### Task statement
Keep only the lines from the top of the listing through the one with "on its bell.", and reproduce them unaltered.

━━━━━━━━━━━━━━━━━━━━━━━━━━━━━━

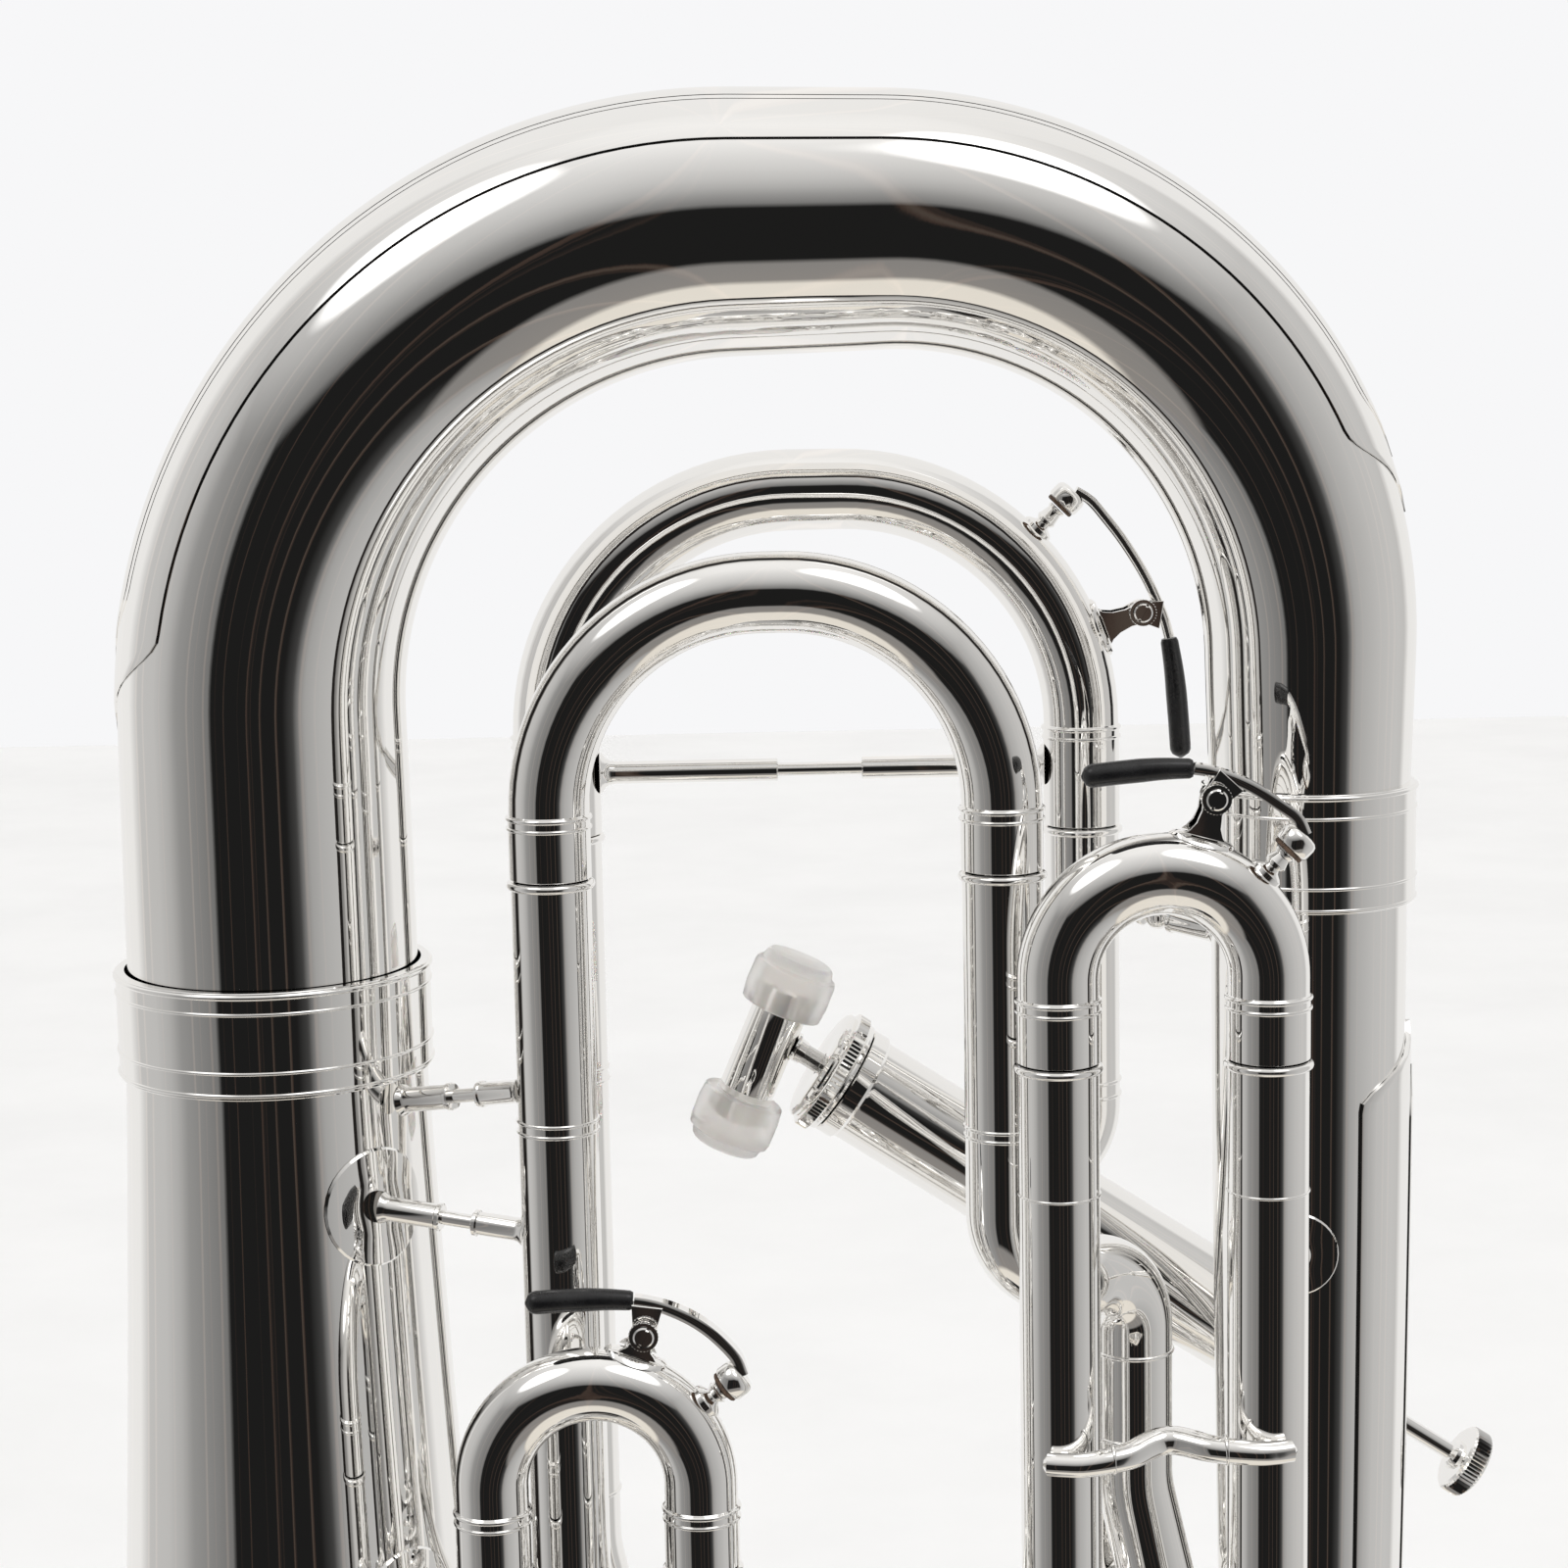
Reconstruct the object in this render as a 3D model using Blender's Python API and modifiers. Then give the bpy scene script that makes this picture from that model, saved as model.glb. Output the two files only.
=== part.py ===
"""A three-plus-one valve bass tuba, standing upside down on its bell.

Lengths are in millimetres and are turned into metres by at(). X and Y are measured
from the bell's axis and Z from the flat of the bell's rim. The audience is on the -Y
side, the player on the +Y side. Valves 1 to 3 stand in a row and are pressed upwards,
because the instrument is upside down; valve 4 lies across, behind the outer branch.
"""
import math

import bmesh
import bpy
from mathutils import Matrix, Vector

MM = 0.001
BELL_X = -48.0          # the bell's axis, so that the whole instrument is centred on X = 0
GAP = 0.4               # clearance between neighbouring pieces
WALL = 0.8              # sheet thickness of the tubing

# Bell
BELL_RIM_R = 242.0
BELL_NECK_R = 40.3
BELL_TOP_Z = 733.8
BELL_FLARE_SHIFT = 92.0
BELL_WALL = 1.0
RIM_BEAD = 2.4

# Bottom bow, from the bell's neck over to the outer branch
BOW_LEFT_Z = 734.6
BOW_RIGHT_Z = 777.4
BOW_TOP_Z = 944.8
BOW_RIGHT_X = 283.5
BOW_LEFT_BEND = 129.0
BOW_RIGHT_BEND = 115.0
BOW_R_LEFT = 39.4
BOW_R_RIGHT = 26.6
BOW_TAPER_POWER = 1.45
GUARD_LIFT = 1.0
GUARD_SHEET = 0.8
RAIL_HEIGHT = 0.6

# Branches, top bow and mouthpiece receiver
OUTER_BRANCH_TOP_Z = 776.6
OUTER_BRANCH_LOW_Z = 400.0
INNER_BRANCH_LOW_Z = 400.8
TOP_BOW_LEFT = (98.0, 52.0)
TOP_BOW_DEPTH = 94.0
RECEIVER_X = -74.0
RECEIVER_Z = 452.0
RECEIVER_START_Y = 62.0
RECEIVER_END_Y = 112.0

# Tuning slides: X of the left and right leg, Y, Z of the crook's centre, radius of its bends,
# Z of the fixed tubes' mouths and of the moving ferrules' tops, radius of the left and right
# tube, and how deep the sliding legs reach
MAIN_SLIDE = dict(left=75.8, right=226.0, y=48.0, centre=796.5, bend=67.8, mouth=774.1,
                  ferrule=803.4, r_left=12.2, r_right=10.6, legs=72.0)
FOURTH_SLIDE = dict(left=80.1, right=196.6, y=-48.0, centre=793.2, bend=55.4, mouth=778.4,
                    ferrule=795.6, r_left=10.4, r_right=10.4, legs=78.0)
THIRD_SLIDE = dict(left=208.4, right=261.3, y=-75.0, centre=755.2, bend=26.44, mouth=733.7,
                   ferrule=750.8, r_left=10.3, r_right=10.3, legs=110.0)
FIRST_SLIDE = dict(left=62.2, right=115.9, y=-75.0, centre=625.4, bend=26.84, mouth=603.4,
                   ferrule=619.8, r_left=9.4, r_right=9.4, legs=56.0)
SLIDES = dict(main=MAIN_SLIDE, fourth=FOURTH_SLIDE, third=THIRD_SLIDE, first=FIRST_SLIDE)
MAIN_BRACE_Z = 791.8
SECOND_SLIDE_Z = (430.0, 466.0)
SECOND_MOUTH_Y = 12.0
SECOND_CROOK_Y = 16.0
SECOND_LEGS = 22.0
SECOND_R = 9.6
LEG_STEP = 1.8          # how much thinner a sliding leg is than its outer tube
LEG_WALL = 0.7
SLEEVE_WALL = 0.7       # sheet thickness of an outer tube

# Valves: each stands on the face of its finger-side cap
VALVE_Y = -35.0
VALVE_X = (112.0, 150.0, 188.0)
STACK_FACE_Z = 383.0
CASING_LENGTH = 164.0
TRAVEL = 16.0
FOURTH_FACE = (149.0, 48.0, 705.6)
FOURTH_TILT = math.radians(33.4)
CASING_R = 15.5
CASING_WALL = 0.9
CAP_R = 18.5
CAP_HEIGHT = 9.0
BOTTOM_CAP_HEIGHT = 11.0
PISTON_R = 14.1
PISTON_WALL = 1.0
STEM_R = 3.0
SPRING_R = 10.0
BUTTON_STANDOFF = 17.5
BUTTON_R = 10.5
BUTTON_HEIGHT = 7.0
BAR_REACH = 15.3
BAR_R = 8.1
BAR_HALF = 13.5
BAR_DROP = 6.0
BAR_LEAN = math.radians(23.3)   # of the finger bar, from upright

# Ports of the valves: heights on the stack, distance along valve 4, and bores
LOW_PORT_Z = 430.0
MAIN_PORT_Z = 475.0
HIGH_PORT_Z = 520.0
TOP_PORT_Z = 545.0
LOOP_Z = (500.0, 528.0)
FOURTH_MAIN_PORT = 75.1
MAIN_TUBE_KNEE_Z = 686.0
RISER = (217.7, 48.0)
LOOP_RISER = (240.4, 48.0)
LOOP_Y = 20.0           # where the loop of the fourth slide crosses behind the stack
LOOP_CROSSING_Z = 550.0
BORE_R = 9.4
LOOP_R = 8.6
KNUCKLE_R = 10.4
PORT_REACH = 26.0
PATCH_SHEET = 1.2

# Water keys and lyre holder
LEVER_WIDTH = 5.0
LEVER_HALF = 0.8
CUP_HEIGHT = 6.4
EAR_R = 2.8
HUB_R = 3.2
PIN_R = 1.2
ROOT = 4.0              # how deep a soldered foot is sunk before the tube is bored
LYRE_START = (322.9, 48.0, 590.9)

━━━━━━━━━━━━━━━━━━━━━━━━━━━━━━

### Task result
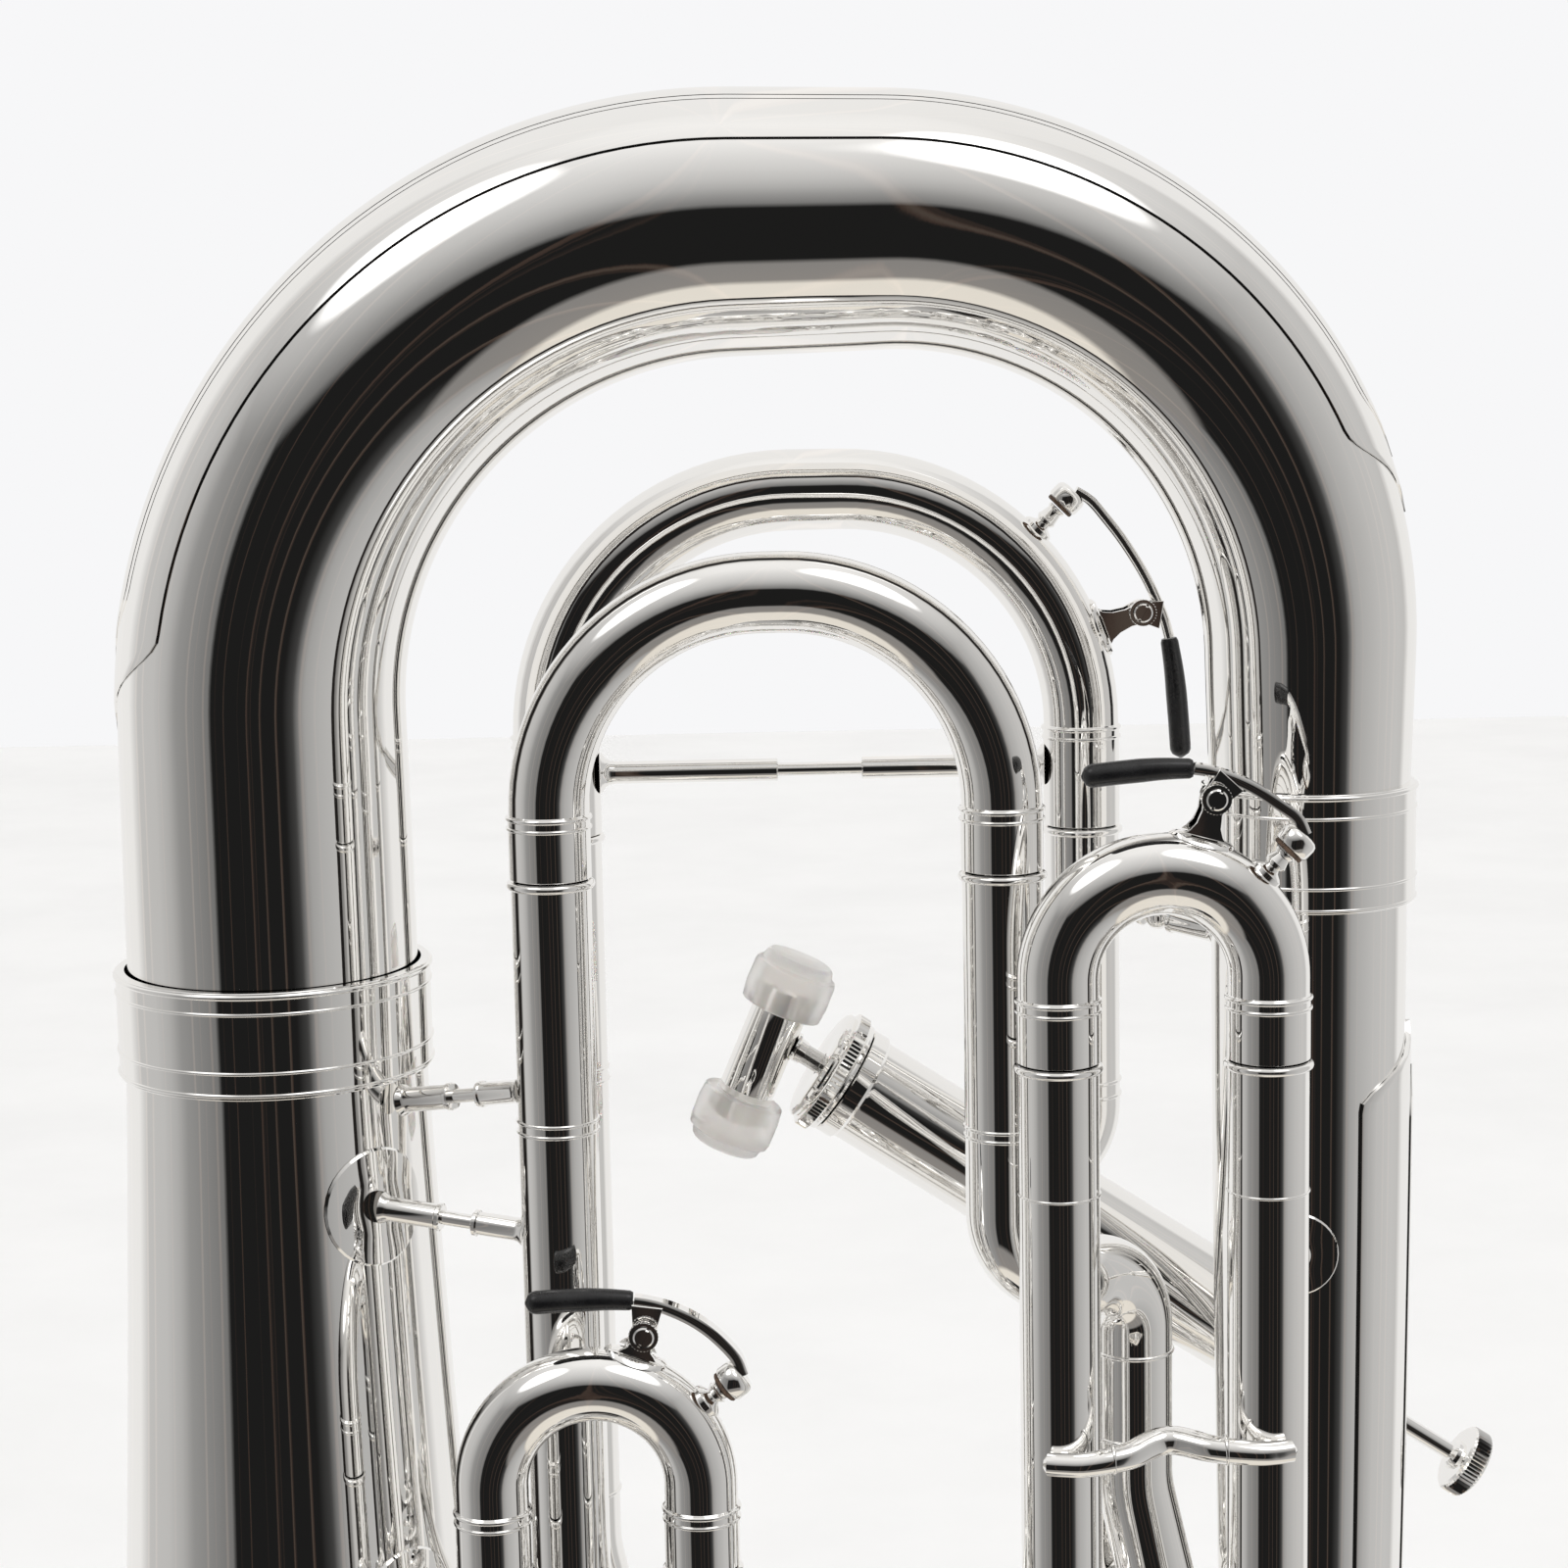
Reconstruct the object in this render as a 3D model using Blender's Python API and modifiers. Then give the bpy scene script that makes this picture from that model, saved as model.glb. Output the two files only.
=== part.py ===
"""A three-plus-one valve bass tuba, standing upside down on its bell.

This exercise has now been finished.